Nothing, right? Silence. Just silence.
The primary election is over.
Control of your television set has been returned to you.
Now you can watch scary people killing things in swamps and your other favorite shows without the constant bickering of wealthy guys who want to be your governmental overlord.
You know, ads like:
“When Joe Finnoss was in office, he raised property taxes 2,851 percent. And he still refuses to disclose what happened to those 853 puppies. We need someone we can trust. Vote for Jim Shoose.”
“Why is Jim Shoose lying about Joe Finnoss? Is it to cover up his connection to the human sacrifice scandal? Shoose just can’t be trusted. Vote for Joe Finnoss.”
Candidates boast of their political experience.
Candidates boast of their lack of political experience.

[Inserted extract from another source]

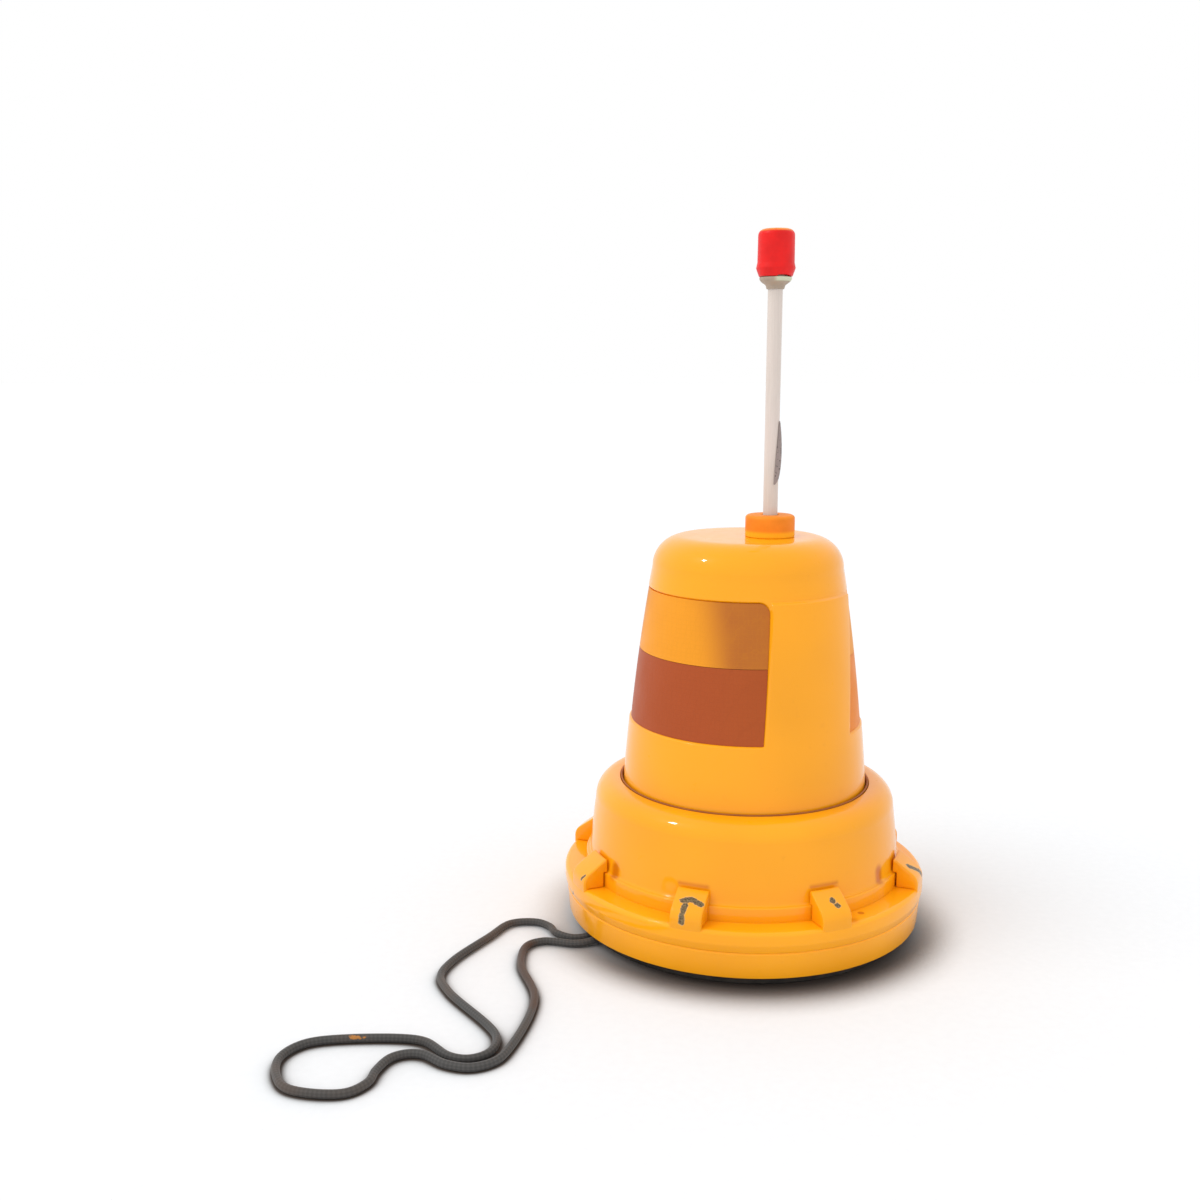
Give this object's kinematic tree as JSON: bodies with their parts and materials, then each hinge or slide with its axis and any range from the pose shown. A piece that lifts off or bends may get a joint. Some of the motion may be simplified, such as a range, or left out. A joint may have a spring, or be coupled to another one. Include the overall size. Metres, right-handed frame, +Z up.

But whatever the commercials allege, all of them are too brief to be informative.
They don’t increase our knowledge of the candidates or their positions. They are nuggets of character assassination.
Other than that, all political commercials do is promise to save voters money while running pictures of the candidates, their opponents and their props (aka families). The candidate looks like a movie star.
The opponent looks like a drunk.
The tone of these commercials is jarring, almost violent. They assault viewers’ senses. You might almost call them voter abuse.
But, the primary is over.
There has been a significant reduction of hot air in the communications atmosphere.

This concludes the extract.